> _YOUR GOAL_
Your task is to return, exactly, the run of lines starting at the line holding "Write the build123d" and ending at the line holding "end_round = 2.5", both ends included and no other lines.

> _EXTRACTED INFORMATION_
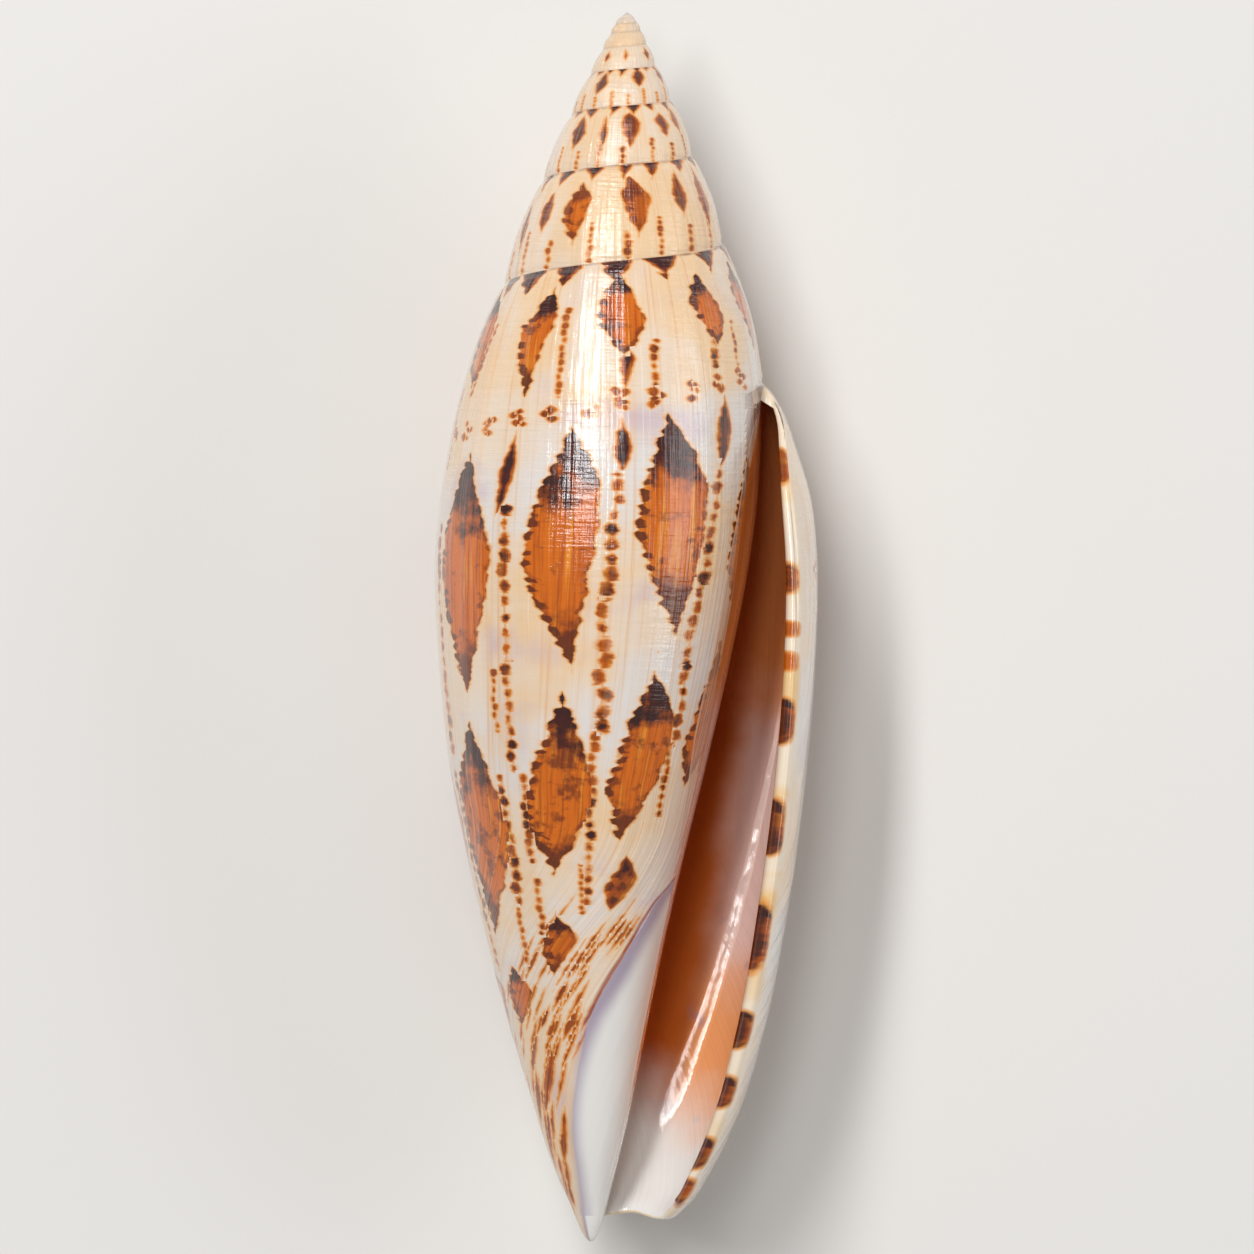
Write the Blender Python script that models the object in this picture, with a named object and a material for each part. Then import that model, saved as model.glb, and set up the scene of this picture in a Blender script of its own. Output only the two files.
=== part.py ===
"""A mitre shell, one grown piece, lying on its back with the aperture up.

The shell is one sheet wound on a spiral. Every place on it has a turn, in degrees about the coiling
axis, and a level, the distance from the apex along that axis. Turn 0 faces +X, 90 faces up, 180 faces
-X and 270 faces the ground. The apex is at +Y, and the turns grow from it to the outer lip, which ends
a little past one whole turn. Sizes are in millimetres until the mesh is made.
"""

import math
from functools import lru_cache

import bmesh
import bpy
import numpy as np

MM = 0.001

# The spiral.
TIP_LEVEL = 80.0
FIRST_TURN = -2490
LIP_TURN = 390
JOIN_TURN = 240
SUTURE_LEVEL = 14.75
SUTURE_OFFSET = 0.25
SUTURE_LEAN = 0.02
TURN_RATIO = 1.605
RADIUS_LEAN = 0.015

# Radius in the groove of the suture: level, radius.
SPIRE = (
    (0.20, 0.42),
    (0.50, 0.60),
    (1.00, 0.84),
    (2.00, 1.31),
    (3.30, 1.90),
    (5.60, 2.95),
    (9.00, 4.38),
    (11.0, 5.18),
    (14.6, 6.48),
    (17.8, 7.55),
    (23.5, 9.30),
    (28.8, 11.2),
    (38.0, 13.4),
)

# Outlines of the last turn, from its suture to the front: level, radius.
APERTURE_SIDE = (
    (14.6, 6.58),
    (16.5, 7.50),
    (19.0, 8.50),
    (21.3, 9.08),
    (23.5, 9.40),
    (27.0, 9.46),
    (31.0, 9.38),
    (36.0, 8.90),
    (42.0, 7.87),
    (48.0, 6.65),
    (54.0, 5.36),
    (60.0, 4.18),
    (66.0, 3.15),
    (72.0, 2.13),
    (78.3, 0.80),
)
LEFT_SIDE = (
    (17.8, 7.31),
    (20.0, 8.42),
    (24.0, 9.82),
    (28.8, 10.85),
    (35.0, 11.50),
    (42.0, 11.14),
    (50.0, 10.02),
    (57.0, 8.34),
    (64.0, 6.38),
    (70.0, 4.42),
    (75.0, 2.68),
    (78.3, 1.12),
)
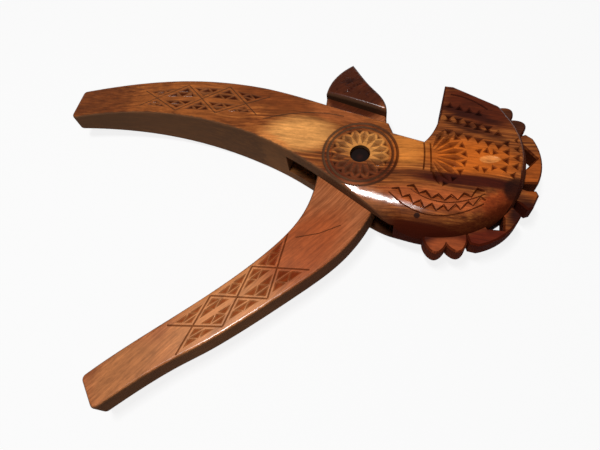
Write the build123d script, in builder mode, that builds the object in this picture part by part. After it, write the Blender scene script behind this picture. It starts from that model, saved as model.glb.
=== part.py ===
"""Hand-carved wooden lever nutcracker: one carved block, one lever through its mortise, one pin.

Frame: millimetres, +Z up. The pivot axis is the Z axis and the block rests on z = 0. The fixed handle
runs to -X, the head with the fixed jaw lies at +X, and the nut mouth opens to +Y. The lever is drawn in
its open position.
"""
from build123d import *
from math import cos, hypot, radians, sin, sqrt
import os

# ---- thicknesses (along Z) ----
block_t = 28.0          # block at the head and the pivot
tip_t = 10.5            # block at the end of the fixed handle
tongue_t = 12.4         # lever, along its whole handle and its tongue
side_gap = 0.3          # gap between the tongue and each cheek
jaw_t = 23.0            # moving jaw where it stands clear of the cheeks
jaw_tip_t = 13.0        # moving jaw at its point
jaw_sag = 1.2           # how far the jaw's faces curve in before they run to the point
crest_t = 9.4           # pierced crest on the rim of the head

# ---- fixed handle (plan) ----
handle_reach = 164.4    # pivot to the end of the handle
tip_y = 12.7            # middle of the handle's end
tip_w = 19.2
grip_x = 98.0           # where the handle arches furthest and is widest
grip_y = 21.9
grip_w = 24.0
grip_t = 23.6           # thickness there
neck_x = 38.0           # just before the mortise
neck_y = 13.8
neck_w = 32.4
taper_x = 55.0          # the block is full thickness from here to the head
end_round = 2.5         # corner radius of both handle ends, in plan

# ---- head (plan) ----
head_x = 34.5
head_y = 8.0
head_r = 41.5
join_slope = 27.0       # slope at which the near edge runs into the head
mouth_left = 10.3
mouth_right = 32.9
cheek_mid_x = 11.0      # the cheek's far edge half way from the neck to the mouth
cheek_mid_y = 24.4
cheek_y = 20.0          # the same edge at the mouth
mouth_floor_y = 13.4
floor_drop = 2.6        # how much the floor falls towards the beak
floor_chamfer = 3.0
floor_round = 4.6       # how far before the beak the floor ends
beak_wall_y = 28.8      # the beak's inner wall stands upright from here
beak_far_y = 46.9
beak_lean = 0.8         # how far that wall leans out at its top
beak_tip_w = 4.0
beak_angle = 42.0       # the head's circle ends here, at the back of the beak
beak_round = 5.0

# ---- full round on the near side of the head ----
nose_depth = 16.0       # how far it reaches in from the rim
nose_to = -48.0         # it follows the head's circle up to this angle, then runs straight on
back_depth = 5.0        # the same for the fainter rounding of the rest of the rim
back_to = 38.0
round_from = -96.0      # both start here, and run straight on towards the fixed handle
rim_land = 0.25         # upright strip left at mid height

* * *

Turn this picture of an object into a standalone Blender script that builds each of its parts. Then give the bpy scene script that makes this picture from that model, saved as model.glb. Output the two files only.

--

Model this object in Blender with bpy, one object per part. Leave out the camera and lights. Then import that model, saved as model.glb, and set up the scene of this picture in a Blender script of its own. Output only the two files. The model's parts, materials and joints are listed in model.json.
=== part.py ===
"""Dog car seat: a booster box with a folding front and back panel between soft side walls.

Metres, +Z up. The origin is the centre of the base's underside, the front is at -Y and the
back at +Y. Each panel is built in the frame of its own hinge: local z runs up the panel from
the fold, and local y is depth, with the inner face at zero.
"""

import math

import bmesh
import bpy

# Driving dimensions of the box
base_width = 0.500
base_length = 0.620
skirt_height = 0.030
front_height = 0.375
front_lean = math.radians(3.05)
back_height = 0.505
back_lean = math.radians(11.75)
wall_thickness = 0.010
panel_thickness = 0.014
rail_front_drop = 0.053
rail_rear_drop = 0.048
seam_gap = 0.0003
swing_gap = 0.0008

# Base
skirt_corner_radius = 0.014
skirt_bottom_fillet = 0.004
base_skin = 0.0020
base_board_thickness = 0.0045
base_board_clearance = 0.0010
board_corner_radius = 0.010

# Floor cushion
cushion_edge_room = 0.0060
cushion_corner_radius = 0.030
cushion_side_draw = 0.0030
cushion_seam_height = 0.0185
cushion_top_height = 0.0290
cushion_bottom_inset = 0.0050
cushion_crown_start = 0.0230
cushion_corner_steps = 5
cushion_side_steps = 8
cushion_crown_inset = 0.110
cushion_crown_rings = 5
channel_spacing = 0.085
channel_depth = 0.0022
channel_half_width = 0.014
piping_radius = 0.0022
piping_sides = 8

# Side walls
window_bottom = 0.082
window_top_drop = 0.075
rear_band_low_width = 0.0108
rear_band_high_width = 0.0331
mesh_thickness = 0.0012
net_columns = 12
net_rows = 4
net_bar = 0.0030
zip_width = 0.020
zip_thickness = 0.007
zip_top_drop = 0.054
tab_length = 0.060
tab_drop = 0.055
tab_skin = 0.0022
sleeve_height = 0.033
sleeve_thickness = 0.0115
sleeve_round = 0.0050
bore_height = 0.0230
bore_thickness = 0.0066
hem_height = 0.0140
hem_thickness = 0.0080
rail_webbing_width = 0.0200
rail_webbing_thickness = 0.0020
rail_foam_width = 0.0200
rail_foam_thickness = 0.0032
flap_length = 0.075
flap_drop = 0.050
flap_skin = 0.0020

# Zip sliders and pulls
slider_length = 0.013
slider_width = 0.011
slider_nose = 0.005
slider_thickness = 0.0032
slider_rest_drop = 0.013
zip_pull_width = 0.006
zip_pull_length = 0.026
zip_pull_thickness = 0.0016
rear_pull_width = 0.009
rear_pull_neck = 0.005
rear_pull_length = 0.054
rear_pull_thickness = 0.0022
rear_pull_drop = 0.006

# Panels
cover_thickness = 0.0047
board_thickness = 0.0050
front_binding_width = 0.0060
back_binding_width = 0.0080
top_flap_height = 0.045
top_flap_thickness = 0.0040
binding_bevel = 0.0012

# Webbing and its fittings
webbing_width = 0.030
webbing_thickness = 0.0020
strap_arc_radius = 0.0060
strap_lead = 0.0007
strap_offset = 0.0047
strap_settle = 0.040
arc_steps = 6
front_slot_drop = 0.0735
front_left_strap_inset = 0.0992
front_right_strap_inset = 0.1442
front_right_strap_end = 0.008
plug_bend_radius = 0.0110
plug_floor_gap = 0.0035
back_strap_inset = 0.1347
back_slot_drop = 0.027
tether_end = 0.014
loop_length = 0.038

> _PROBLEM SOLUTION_
Write the build123d script, in builder mode, that builds the object in this picture part by part. After it, write the Blender scene script behind this picture. It starts from that model, saved as model.glb.
=== part.py ===
"""Hand-carved wooden lever nutcracker: one carved block, one lever through its mortise, one pin.

Frame: millimetres, +Z up. The pivot axis is the Z axis and the block rests on z = 0. The fixed handle
runs to -X, the head with the fixed jaw lies at +X, and the nut mouth opens to +Y. The lever is drawn in
its open position.
"""
from build123d import *
from math import cos, hypot, radians, sin, sqrt
import os

# ---- thicknesses (along Z) ----
block_t = 28.0          # block at the head and the pivot
tip_t = 10.5            # block at the end of the fixed handle
tongue_t = 12.4         # lever, along its whole handle and its tongue
side_gap = 0.3          # gap between the tongue and each cheek
jaw_t = 23.0            # moving jaw where it stands clear of the cheeks
jaw_tip_t = 13.0        # moving jaw at its point
jaw_sag = 1.2           # how far the jaw's faces curve in before they run to the point
crest_t = 9.4           # pierced crest on the rim of the head

# ---- fixed handle (plan) ----
handle_reach = 164.4    # pivot to the end of the handle
tip_y = 12.7            # middle of the handle's end
tip_w = 19.2
grip_x = 98.0           # where the handle arches furthest and is widest
grip_y = 21.9
grip_w = 24.0
grip_t = 23.6           # thickness there
neck_x = 38.0           # just before the mortise
neck_y = 13.8
neck_w = 32.4
taper_x = 55.0          # the block is full thickness from here to the head
end_round = 2.5         # corner radius of both handle ends, in plan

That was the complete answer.